Let X,Y be the feet of the altitudes from P to AD,BC respectively.
Show that PX=PY.
\(\text{Let area of $\triangle ADP = A_1$} \\ \text{Let area of $\triangle BCP = A_2$} \)

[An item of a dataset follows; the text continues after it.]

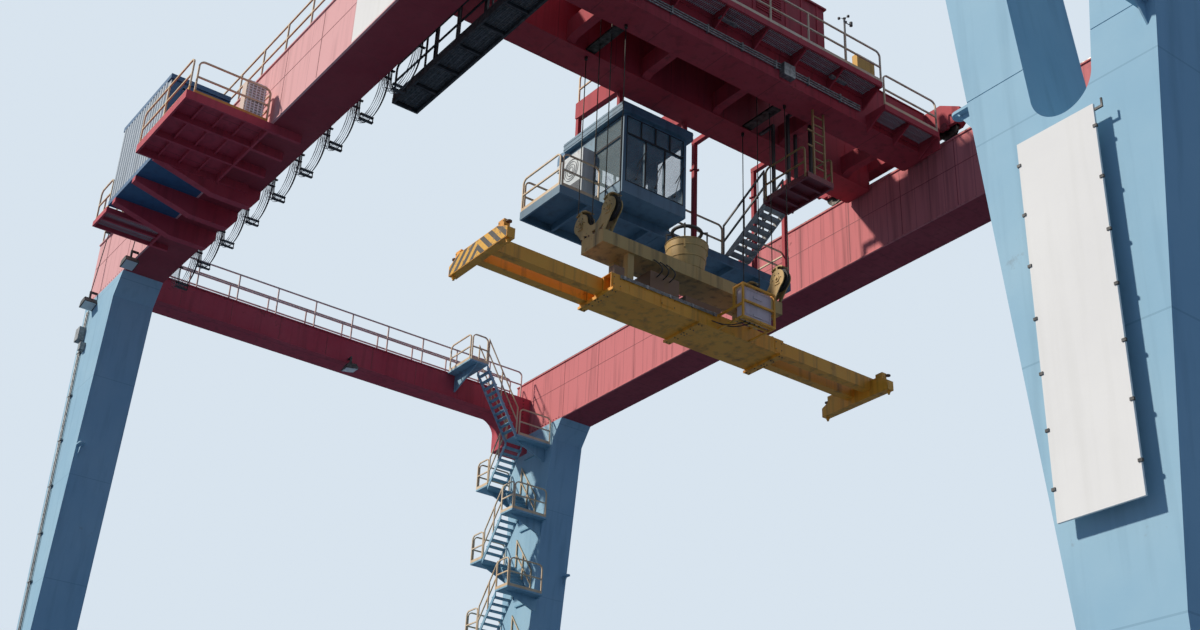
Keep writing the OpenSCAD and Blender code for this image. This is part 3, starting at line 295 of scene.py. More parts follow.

\(\begin{array}{|rcll|} \hline 2A_1 &=& \dfrac{5}{12}DC*h \\\\ 2A_2 &=& \dfrac{7}{12}DC*h \\\\ \hline \dfrac{2A_1}{2A_2} &=& \dfrac{\dfrac{5}{12}DC*h}{\dfrac{7}{12}DC*h} \\\\ \dfrac{A_1}{A_2} &=& \dfrac{5}{12} * \dfrac{12}{7} \\\\ \mathbf{ \dfrac{A_1}{A_2} } &=& \mathbf{ \dfrac{5}{7} } \\ \hline \end{array}\)
\(\begin{array}{|rcll|} \hline 2A_1 &=& AD*PX \\\\ 2A_2 &=& BC*PY \\\\ \hline \dfrac{2A_1}{2A_2} &=& \dfrac{ AD*PX } {BC*PY} \quad | \quad AD=5,\ DC=7 \\\\ \dfrac{A_1}{A_2} &=& \dfrac{ 5*PX } {7*PY} \quad | \quad \mathbf{ \dfrac{A_1}{A_2} = \dfrac{5}{7} } \\\\ \dfrac{5}{7} &=& \dfrac{ 5*PX } {7*PY} \\\\ \dfrac{5}{7}*\dfrac{7}{5} &=& \dfrac{PX}{PY} \\\\ 1 &=& \dfrac{PX}{PY} \quad | \quad * PY \\\\ \mathbf{PY} &=& \mathbf{PX} \\ \hline \end{array}\)